Aside from not knowing what a “denominator” is, not to mention how to express himself in terms that people can actually understand, Spicer also seems to know nothing about how the employment statistics are constructed.
But when I made the requisite fun of Trump and Spicer on social media, several of my left-wing pals also revealed some misunderstandings of the (un)employment stats. In the interest of accuracy, here are a few observations.
The monthly employment report, typically released on the first Friday of the month, is based on two surveys, one of employers and the other of households. The first, known as the Current Employment Statistics (CES) program, or informally as the establishment or payroll survey, covers almost 150,000 businesses and governments representing over 600,000 worksites. It is the source of the headline jobs number (e.g., “Employers added 235,000 jobs in February”), as well as information on hourly earnings and the length of the workweek. The other is known as the Current Population Survey (CPS), which polls about 60,000 households every month; it’s commonly known as the household survey. It asks respondents whether they were employed during the previous month (during the week containing the 12th, to be specific, known as the reference week); if so, at what kind of work; if not, why not, and did they want a job. It also breaks these numbers down by demographic categories like race, sex, age, nativity, and education. Both these surveys have extremely large samples—a typical opinion poll might survey just 1,000 people—which then get translated into national figures. No survey can ever represent the full universe it’s surveying completely, but these are about as good as surveys can get.
February’s gain of 235,000 in the payroll survey was a bit above the average over the last year of 196,000. But there’s just no way the February number was right and earlier ones were wrong—nothing has changed in the way the figures were gathered or processed. And every quarter, the survey results are compared with the near-full coverage of the employment universe provided by the unemployment insurance (UI) system, and the monthly estimates have been within one- or two-tenths of a percent of the definitive UI numbers. Gallup should be so good at predicting elections.
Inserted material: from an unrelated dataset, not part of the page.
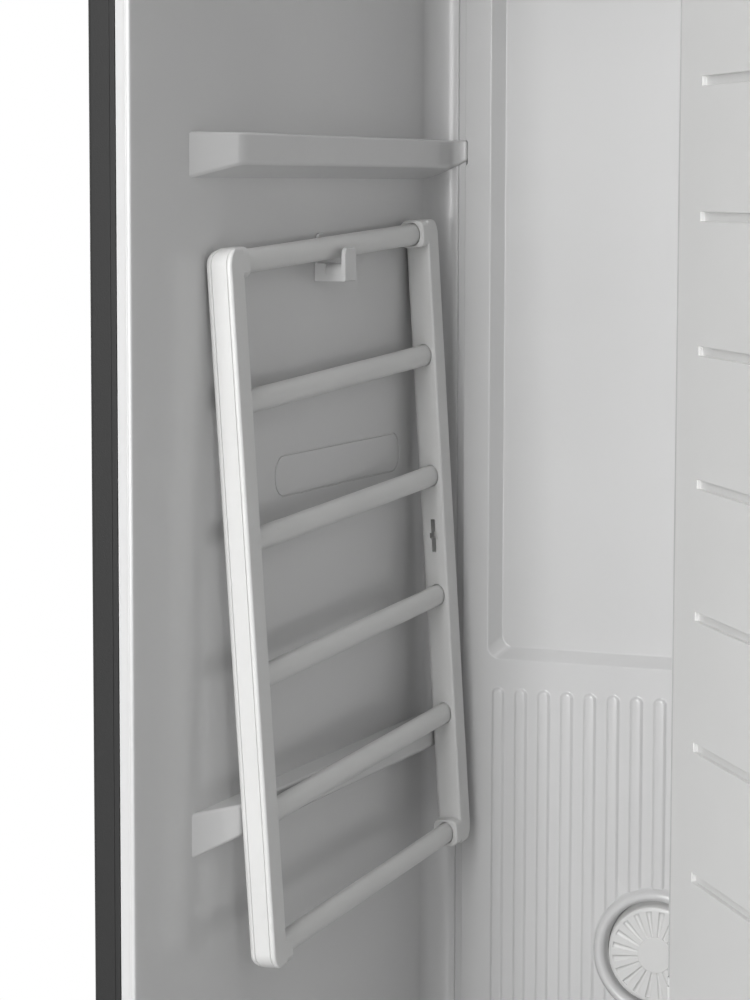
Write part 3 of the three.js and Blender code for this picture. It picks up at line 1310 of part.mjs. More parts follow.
piece("heat_pump_base", heatPumpBase(), "dark");
piece("blower_impeller", blowerImpeller(), "rack").position.set(scrollX, 0, scroll.z);
const coilFront = duct.front + duct.wall + duct.coilGap;
piece("evaporator", heatExchanger(coilFront), "metal");
piece("condenser", heatExchanger(coilFront + coil.depth + duct.coilGap * 2), "metal");
piece("compressor", compressorBody(), "dark");
piece("water_pump", waterPump(), "dark");
piece("steam_generator", steamGenerator(), "galvanised");
piece("steam_pipe", steamPipe(), "rubber");
piece("power_inlet", powerInlet(), "dark");
piece("upper_hinge_bracket", upperHinge(), "galvanised");
piece("lower_hinge_bracket", lowerHinge(), "galvanised");

const doorPivot = new THREE.Group();
doorPivot.position.set(hingeX, hinge.y, 0);
doorPivot.rotation.z = degrees(door.openAngle);
const doorGroup = new THREE.Group();
doorGroup.position.set(-hingeX, -hinge.y, 0);
doorPivot.add(doorGroup);
cabinet.add(doorPivot);

piece("door_glass", doorGlass(), "glass", doorGroup);
piece("door_frame", doorFrame(), "dark", doorGroup);
piece("door_liner", doorLiner(), "liner", doorGroup);
piece("door_gasket", doorGasket(), "rubber", doorGroup);
piece("press_clamp", pressClamp(), "dark", doorGroup);
piece("press_board", pressBoard(), "rack", doorGroup);

cabinet.position.y = -caseDepth / 2;
const steamCabinet = new THREE.Group();
steamCabinet.add(cabinet);

export default steamCabinet;
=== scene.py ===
import json
import math

import bpy
from mathutils import Matrix, Vector


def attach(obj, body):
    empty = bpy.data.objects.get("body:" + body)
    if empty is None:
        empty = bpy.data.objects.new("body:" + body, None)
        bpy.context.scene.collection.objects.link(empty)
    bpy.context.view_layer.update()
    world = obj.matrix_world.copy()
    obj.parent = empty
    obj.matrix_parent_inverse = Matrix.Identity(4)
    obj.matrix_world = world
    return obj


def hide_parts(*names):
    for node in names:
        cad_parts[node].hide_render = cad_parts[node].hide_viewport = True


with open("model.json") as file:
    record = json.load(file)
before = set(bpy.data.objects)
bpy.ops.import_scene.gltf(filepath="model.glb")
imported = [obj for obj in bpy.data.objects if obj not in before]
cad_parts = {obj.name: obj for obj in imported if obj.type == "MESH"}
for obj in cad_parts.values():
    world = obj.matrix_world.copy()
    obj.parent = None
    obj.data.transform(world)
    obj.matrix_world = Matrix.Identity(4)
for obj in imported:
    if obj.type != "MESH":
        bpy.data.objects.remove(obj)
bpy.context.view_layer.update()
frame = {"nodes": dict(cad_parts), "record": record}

# Sizes are in millimetres, from the front plane of the liner and the underside of the base pan.
MM = 0.001
FRONT = 0.274  # metres from the liner's front plane back to the frame's origin
WELD = 0.00001  # metres within which points are merged
NODES = frame["nodes"]
HOME = {node: body for body, nodes in frame["record"]["behaviour"]["bodies"].items() for node in nodes}
SLOT = {part["node"]: part["material_slot"] for part in frame["record"]["subparts"]}

WALL = 192.5  # half the width of the chamber
FLANGE = 202.7  # half the width over the liner's front flanges
FLOOR, CEILING = 470.3, 1739.7  # heights between which the liner's walls stand
BACK = 520.0  # front face of the back panel
VENT = 600  # height of the scent holder's axis
LEDGES = (750, 1203)  # where the sloping underside of each ledge leaves the wall
LEDGE_REACH, LEDGE_SLOPE, LEDGE_FACE = 18.8, 9.4, 20.9  # depth, rise of the underside, height of the face


def at(x, y, z):
    """A place in the cabinet."""
    return Vector((x * MM, y * MM - FRONT, z * MM))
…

While the household survey also measures employment, it’s most noted as the source of the unemployment rate. Many people, not just Donald Trump, really don’t understand this number at all. It has nothing to do with whether someone is receiving unemployment benefits, for example; fewer than a third of the officially unemployed are getting checks. The count of the unemployed hinges on the answers that respondents give to the CPS. People are counted as unemployed if they didn’t work at all during the reference week, but only if they’ve been actively searching for work. (Work for pay, that is; even the “unemployed” often do plenty of unpaid work.) You need only work an hour to be counted as employed. If you’re not looking for a job, you’re considered to have dropped out of the labor force.
That minimalist definition of employment, along with the requirement that you search for work to be counted as officially jobless, is often criticized as a ridiculously loose standard. It would be if the unemployment rate were meant to be a measure of human deprivation. But it’s not—it’s really a measure of labor market tightness. Employers want to know just how desperate or demanding workers will be. When jobs are easy to find, the help wants higher pay and nicer working conditions; when jobs are hard to find, employees will take whatever the boss wants to shove down their throats. The unemployment rate is a measure of the balance of class forces between capital and labor. People who are neither working nor actively looking for work—who are outside the labor force by the official definition—are near-irrelevant to calculating that balance of forces.
But the BLS also calculates a broader measure of unemployment, one that does a much better job of measuring deprivation. It’s called the U-6 measure, the broadest of the six measures of unemployment that it publishes. (The headline rate is called the U-3. For a history of these measures and detailed explanations, see here.) The U-6 rate includes “discouraged” workers—people who want a job but didn’t search in the last month but did within the last year—and half those who want full-time work but can only find part-time. In February 2017, the U-3 rate was 4.7%, the U-6, 9.2% Here’s a graph of both since 1994, when the current series began.
The graph on the bottom is the ratio of the two rates, along with a line capturing the underlying trend of the volatile monthly numbers. A couple of things stand out from that graph: one is that the ratio falls during recessions (though we only have a sample size of two since 1994), and the other is that it rose during the weak 2002–2007 expansion, as well for most of the recent (also weak) expansion. (The trendline also rose from 1994–1996, the adolescent years of the 1990s expansion.) It rises in expansions because the U-3 unemployed find work more quickly than the U-6 unemployed, and falls in recessions because as people are laid off they join the U-3 ranks, swelling them relative to the U-6. But as an expansion goes on, it finally draws some of the U-6 crowd into the job market.
The ratio fell for several years in the late 1990s, which featured the strongest labor market in a generation. More recently, it started falling in late 2015. One way to read these declines is that it takes a really long expansion to draw in people on the margins of the labor market. A more pessimistic way of reading it is that that only happens as an expansion is approaching the end of its life. One hopes that we’re not in a similar place now.
But let’s return to Sean Spicer, and his word salad around the word “denominator.” It’s likely that what he had in mind was two things called the employment/population ratio (EPOP), the share of the adult (over-16) population in paid employment, and the labor force participation rate, the share of that population either working or looking for work. Those give a much less upbeat picture of the job market than the unemployment rate, as the graph below shows.
Even though the unemployment rate is close to its 2000 and 2007 lows, both these measures are considerably weaker. The reason is that millions of people have dropped out of the labor force since the Great Recession. Part of the reason for this is that the population is aging; older cohorts are less likely to be in the labor force and older boomers are retiring. But that only explains about half the decline. I’ll have more to say about all this in the next installment of this series.